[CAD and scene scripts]
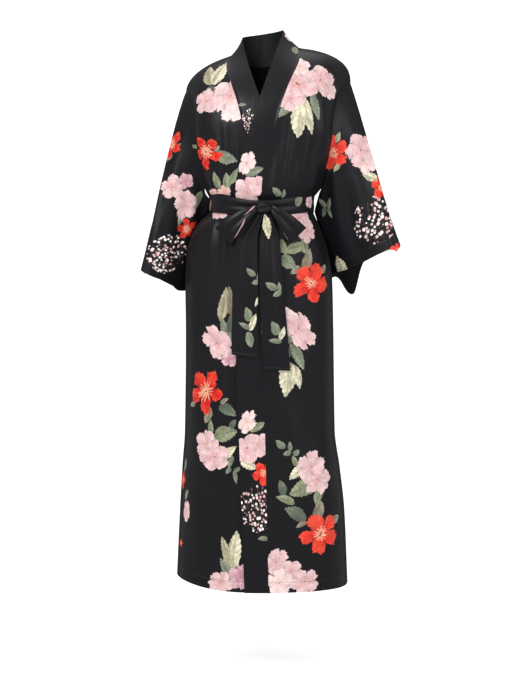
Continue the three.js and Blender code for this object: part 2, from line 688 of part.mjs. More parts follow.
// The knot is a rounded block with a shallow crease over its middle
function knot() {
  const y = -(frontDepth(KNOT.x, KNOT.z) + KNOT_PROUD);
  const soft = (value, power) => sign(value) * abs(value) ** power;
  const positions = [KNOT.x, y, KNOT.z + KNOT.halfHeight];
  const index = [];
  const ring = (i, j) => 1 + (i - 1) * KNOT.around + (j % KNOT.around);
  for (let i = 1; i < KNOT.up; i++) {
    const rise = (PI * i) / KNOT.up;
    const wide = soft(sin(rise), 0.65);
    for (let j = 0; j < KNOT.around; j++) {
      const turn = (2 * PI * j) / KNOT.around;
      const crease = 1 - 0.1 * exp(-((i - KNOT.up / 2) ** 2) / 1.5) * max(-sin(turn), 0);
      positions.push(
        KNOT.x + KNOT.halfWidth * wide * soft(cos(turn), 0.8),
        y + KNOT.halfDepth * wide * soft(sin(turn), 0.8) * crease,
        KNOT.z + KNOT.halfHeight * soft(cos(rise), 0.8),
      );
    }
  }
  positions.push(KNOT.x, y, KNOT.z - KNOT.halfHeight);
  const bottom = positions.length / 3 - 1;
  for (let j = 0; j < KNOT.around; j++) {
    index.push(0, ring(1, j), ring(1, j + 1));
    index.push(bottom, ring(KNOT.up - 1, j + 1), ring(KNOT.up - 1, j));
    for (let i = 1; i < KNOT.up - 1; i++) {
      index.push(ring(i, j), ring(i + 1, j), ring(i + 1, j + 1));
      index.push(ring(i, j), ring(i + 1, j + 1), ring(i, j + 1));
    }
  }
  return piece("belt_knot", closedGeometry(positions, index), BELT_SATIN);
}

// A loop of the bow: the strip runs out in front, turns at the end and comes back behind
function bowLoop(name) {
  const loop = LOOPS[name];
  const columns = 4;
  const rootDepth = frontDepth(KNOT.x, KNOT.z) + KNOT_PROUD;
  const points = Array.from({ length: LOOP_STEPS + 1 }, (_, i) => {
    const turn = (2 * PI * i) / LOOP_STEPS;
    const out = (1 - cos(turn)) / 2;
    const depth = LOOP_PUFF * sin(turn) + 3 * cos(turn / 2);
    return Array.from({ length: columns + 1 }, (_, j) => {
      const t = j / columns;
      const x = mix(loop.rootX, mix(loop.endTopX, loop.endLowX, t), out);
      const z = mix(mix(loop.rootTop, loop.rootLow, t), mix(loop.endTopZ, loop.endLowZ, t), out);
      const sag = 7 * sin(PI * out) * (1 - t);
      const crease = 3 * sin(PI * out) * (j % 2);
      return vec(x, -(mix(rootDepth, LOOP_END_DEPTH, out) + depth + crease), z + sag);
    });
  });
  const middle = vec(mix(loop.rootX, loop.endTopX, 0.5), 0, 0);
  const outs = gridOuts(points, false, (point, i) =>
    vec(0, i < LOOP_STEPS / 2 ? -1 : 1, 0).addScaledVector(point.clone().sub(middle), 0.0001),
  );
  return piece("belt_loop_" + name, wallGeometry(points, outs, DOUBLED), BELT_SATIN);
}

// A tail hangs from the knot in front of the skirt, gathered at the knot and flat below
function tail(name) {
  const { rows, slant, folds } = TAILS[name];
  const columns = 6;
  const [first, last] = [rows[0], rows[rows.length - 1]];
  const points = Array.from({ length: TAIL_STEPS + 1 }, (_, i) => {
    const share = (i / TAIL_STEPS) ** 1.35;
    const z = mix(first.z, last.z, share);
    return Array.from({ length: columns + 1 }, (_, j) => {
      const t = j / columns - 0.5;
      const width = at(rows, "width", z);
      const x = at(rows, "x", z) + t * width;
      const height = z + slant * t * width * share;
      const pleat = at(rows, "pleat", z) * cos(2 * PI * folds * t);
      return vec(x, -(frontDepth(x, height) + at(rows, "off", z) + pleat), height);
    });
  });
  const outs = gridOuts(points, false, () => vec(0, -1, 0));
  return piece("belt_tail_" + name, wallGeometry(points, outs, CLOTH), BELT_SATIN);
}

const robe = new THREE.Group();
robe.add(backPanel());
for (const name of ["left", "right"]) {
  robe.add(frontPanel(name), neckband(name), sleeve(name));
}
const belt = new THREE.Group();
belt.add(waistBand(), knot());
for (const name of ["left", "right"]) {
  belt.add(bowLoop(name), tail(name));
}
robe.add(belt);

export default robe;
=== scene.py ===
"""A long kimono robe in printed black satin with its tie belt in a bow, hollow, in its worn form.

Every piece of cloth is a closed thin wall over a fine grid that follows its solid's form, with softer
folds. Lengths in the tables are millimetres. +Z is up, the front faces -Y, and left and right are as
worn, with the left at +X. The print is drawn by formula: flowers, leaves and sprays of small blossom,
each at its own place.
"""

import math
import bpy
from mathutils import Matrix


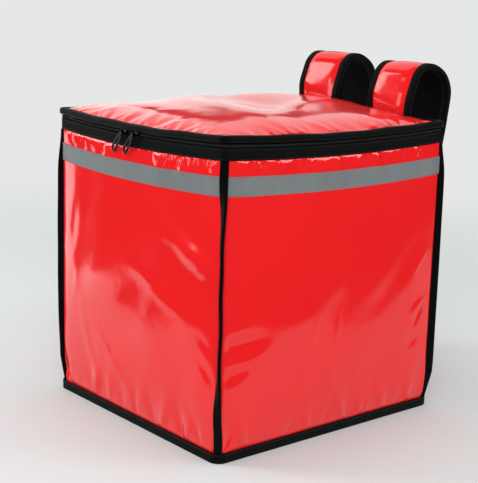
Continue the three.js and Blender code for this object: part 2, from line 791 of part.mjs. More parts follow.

GIVEN TASK » Retype, word for word, every line from the line with "const robe = new THREE.Group();" to the line with "from mathutils import Matrix", inclusive. Add nothing.

SOLUTION TO THIS PROBLEM »
const robe = new THREE.Group();
robe.add(backPanel());
for (const name of ["left", "right"]) {
  robe.add(frontPanel(name), neckband(name), sleeve(name));
}
const belt = new THREE.Group();
belt.add(waistBand(), knot());
for (const name of ["left", "right"]) {
  belt.add(bowLoop(name), tail(name));
}
robe.add(belt);

export default robe;
=== scene.py ===
"""A long kimono robe in printed black satin with its tie belt in a bow, hollow, in its worn form.

Every piece of cloth is a closed thin wall over a fine grid that follows its solid's form, with softer
folds. Lengths in the tables are millimetres. +Z is up, the front faces -Y, and left and right are as
worn, with the left at +X. The print is drawn by formula: flowers, leaves and sprays of small blossom,
each at its own place.
"""

import math
import bpy
from mathutils import Matrix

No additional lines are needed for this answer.